Dieu possède-t-il donc ces vertus ?

Il n’est pas convenable de lui attribuer les vertus qu’on nomme civiles (πολιτικαί) : la prudence, qui se rapporte à la partie raisonnable de notre être, le courage, qui se rapporte à la partie irascible, la tempérance, qui consiste dans l’accord et l’harmonie de la partie concupiscible et de la raison, la justice enfin, qui consiste dans l’accomplissement par toutes ces facultés de la fonction propre à chacune d’elles, soit pour commander, soit pour obéir[1]. Mais si ce n’est pas par les vertus civiles que nous pouvons nous rendre semblables à Dieu, n’est-ce pas par des vertus qui sont d’un ordre supérieur et qui portent le même nom ? Dans ce cas, les vertus civiles sont-elles complètement inutiles pour atteindre notre but ? Non : on ne peut pas dire qu’en les pratiquant on ne ressemble en aucune manière à Dieu : car la renommée proclame divins ceux qui les possèdent. Elles nous donnent donc quelque ressemblance avec Dieu, mais c’est par les vertus d’un ordre supérieur que nous lui devenons complètement semblables.
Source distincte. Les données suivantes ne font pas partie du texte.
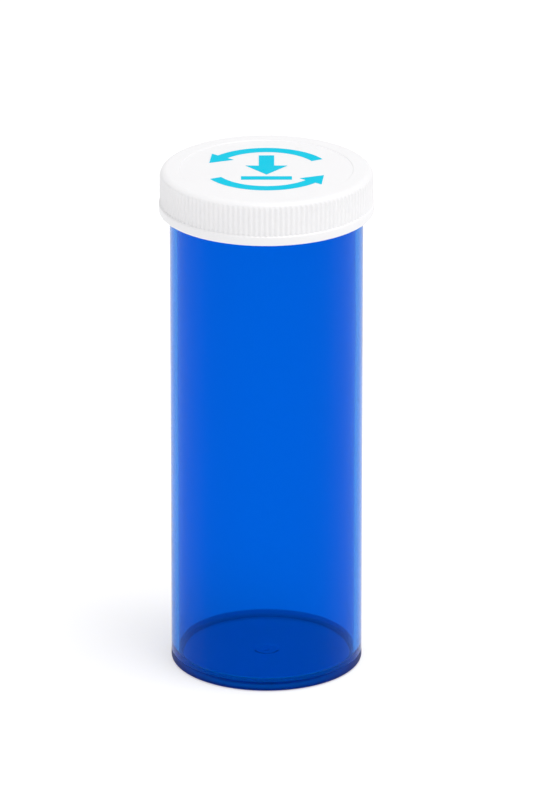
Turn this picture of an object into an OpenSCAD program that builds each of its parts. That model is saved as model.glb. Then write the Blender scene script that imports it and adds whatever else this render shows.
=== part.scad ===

Il semble que de l’une ou de l’autre façon on est conduit à attribuer à Dieu des vertus, quoique ce ne soient pas des vertus civiles. Si l’on accorde que, bien que Dieu ne possède pas les vertus civiles, nous pouvons lui devenir semblables par d’autres vertus (car il peut en être autrement pour des

  1. Ces définitions sont empruntées à Platon, République, liv. iv, p. 434 de l’édition de H. Étienne.